I still have some copies, but once it's sold out, it's sold out. So if folks want them, now is the time! You can find the decks on my website or on Etsy.
More big news:
I’ve won a silver Nautilus Book Award for my book Our Fermented Lives, in addition to being a nominee for Georgia Author of the Year!
It’s so incredibly reaffirming to have work I’m proud of and that I hope has a positive impact on the world be well-received, and be rewarded. More of this please!
Make: Food Zines
Summer is the perfect time for a zine making get-together: Pull together a potluck or simple dinner with a few friends, bring your favorite recipes (or create new ones together!) and make some zines to share.
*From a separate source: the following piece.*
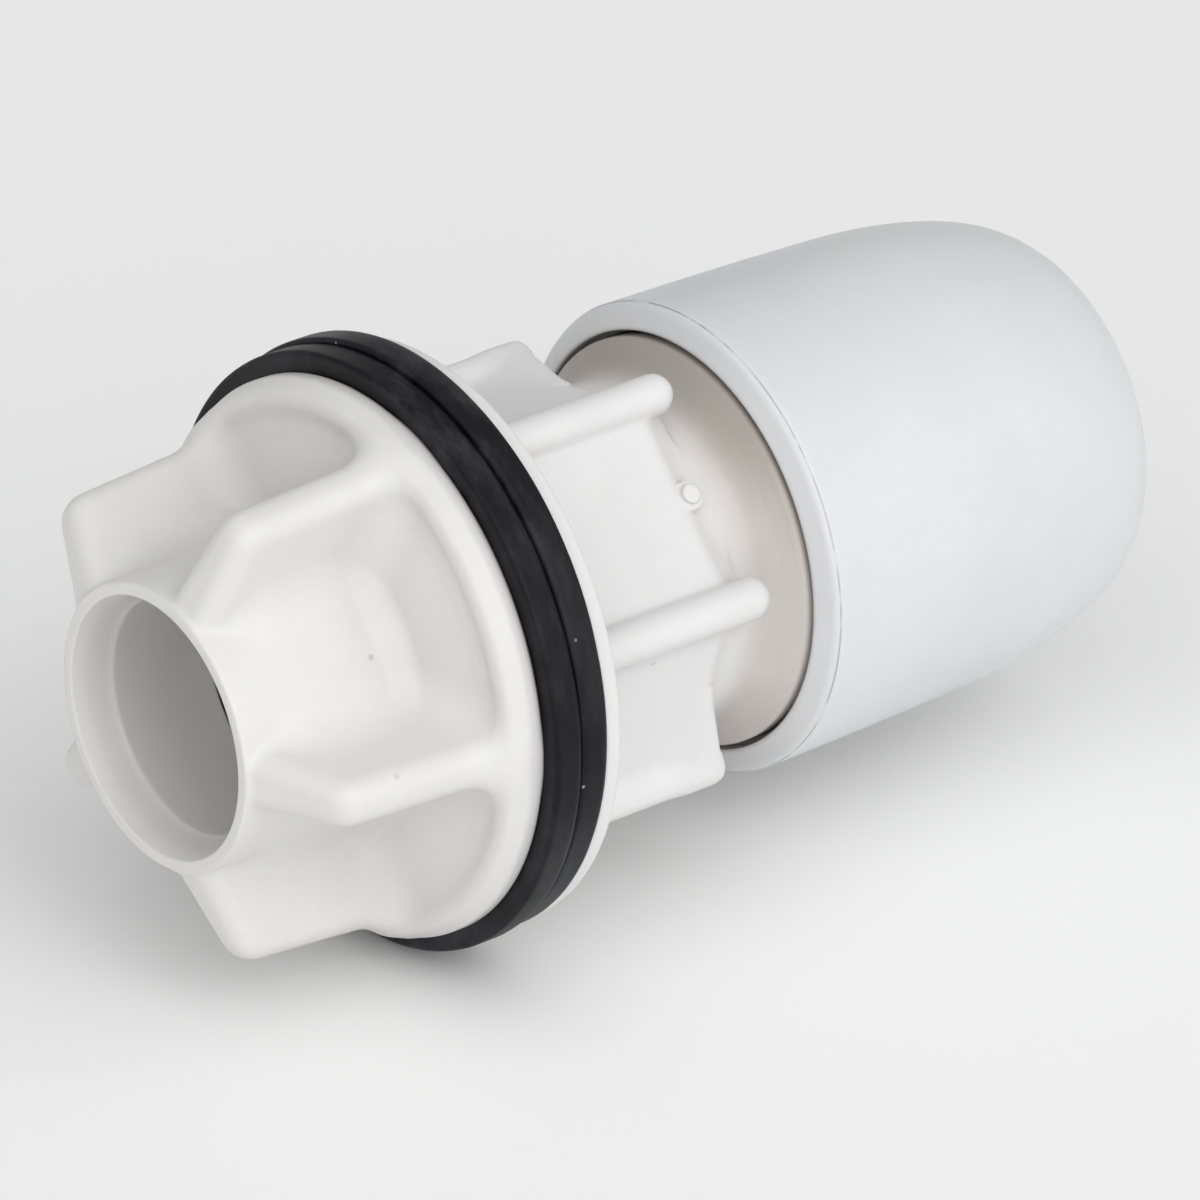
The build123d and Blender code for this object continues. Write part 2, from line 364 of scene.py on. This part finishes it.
NOSE_RIM = -21.75
NOSE_BORE = 9.23
NUT_BACK = -2.43
NUT_FLANGE = 22.0
NUT_LEDGE = -9.63
NUT_THREAD_ROOT = 10.62
NUT_THREAD_HEIGHT = 1.07
LOBE_COUNT = 5
LOBE_FIRST = 19.0
LOBE_HALF = 1.76
LOBE_EDGE = 1.6
LOBE_FOOT_EXTRA = 0.6
LOBE_TAPER_TOP = 19.5
LOBE_TAPER_DEPTH = 9
LOBE_BLEND_TIP = 0.6
LOBE_BLEND_GAIN = 2.8
LOBE_BLEND_START = -21.2
LOBE_BLEND_END = -15.5
NUT_THREAD_BASE = 11.0
NUT_THREAD_END = -2.7
VOID_EDGE = 0.06

nut_outline = rounded([
    (NOSE_RIM, 11.30, 0.22),
    (-8.6, 11.85, 1.2),
    (-6.35, 12.6, 1.2),
    (-4.80, 17.6, 3.0),
    (-4.62, 19.0, 2.2),
    (-5.06, 20.4, 1.2),
    (-4.92, 21.25, 0.8),
    (-3.7, NUT_FLANGE, 0.4),
    (NUT_BACK, NUT_FLANGE, 0.15),
    (NUT_BACK, 9.0, 0),
    (NOSE_RIM, 9.0, 0),
])
nut_void = rounded([
    (-23.0, 6.0, 0),
    (-23.0, 10.75, 0),
    (-21.80, 10.34, 0),
    (-21.74, 10.32, 0.04),
    (-18.70, 9.34, 0.03),
    (-18.64, NOSE_BORE, 0.03),
    (NUT_LEDGE, NOSE_BORE, 0.02),
    (NUT_LEDGE, NUT_THREAD_ROOT, 0.1),
    (-3.1, NUT_THREAD_ROOT, 0.1),
    (-2.3, 11.4, 0),
    (-1.0, 11.4, 0),
    (-1.0, 6.0, 0),
])
lobe_outline = rounded([
    (-21.55, 9.8, 0),
    (-21.45, 11.25, 0.2),
    (-18.6, 19.3, 2.5),
    (-6.0, 20.25, 1.0),
    (-4.6, 20.0, 0.4),
    (-3.2, 19.8, 0),
    (-3.2, 9.8, 0),
])


def nut_field(x, r, w):
    turned = outline_distance(x, r, nut_outline)
    near = folded(w, LOBE_FIRST, LOBE_COUNT)
    out, side = r * np.cos(near), r * np.sin(near)
    # the lobes are thicker at the foot, as moulded plastic is, with their edges rounded all along
    foot = np.clip((LOBE_TAPER_TOP - out) / LOBE_TAPER_DEPTH, 0, 1)
    flat = outline_distance(x, out, lobe_outline) + LOBE_EDGE
    thick = np.abs(side) - (LOBE_HALF + LOBE_FOOT_EXTRA * foot) + LOBE_EDGE
    corner = np.hypot(np.maximum(flat, 0), np.maximum(thick, 0))
    lobe = np.minimum(np.maximum(flat, thick), 0) + corner - LOBE_EDGE
    # and they blend into the nose more and more towards the flange
    growth = ramp(x, LOBE_BLEND_START, LOBE_BLEND_END)
    whole = smooth_min(turned, lobe, LOBE_BLEND_TIP + LOBE_BLEND_GAIN * growth)
    whole = all_of(whole, NOSE_RIM - x, r - NUT_FLANGE)
    solid = smooth_max(whole, -outline_distance(x, r, nut_void), VOID_EDGE)
    start, end = SPIGOT_END + 0.5 * PIPE_PITCH, SPIGOT_END + 3.4 * PIPE_PITCH
    rise = thread_rise(x, w, start, end, NUT_THREAD_HEIGHT, **PIPE_THREAD)
    span = (SPIGOT_END, NUT_THREAD_END)
    return np.minimum(solid, thread_ridge(x, r, rise, NUT_THREAD_ROOT, NUT_THREAD_BASE, span, -1))


# ---------------------------------------------------------------- body

SPIGOT_ROOT = 9.316
SPIGOT_BORE = 7.0
SPIGOT_THREAD_HEIGHT = 1.084
SPIGOT_THREAD_BASE = 8.6
SPIGOT_THREAD_SPAN = (-9.5, 2.6)
FLANGE_FRONT = 2.43
FLANGE_BACK = 4.07
FLANGE_RADIUS = 23.1
SOCKET_END = 43.0
SOCKET_START = 29.0
SOCKET_RADIUS = 15.1
DISC_RADIUS = 16.4
CAP_THREAD = dict(pitch=2.5, base_width=1.3, tip_width=0.6)
CAP_THREAD_HEIGHT = 1.0
SOCKET_THREAD_BASE = 14.4
SOCKET_THREAD_SPAN = (SOCKET_START, 42.7)

COLLAR_HALF = 15.0
COLLAR_EDGE = 0.35
COLLAR_START = 3.0
COLLAR_LIMIT = 22.6
COLLAR_ROOT = 12.2
COLLAR_BLEND = 0.7
BEVEL_START = 19.75
BEVEL_SLOPE = 0.62
BEVEL_SCALE = 0.85

RIB_COUNT = 6
RIB_FIRST = 18.0
RIB_CENTRE = 17.1
RIB_RADIUS = 1.6
RIB_END = 21.6
WEB_SKEWS = (30.0, -30.0, 0.0)
WEB_HALF = 1.58
WEB_DEPTH = 3.6
WEB_END = 22.4
WEB_SLANT = 0.35
WEB_BLEND = 0.25
RIB_START = 3.5
RIB_ROOT = 12.6
RIB_BLEND = 0.45
PARTING_BLEND = 0.35

ROOF_START = 15.0
ROOF_LEVEL = 19.9
ROOF_END = 22.9
ROOF_PEAK = 19.45
ROOF_RIDGE = 18.62
ROOF_ROOT = 13.0
ROOF_FALL = 0.6
ROOF_SLOPE = 0.86
ROOF_SLOPE_SCALE = 0.76
ROOF_END_SLANT = 0.34
ROOF_END_SCALE = 0.9
ROOF_RIDGE_ROUND = 0.6
ROOF_ROUND = 0.8

PIP_TURN = math.radians(46.7)
PIP_STATION = 20.65
PIP_RADIUS = 0.78
PIP_TOP = 15.42
PIP_SEAT_RADIUS = 1.22
PIP_SEAT_TOP = 14.95
PIP_ROOT = 12.6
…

Maybe they're just lists of recipes, maybe they include stories and illustrations or collages.
One of my favorite things to do is to make blank zines then pass them around: Each person is in charge of one page in each zine, and at the end everyone walks away with a unique collective work of art.
I have lots to say in general about zines in relation to cookbook history, women's history, and empowering silenced voices, but for now, just think of your zine as your own addition to the written history of food, however that looks for you.
If you don't feel comfortable sewing your zine, I've had great success making zines with others using this folding and cutting template, which my friend Katie shared with me for our zine making workshop over a decade (!) ago.
If you want a sewn binding, check out the chainstitch (some great resources + tutorials are here), my go-to for attractive yet simple binding on pamphlets.
Your zine can range from glossy, full color printing (like Cook Casual, who I write a regular column for!) to black and white laser printed or handwritten. That's the magic of zine making, there's no wrong answer!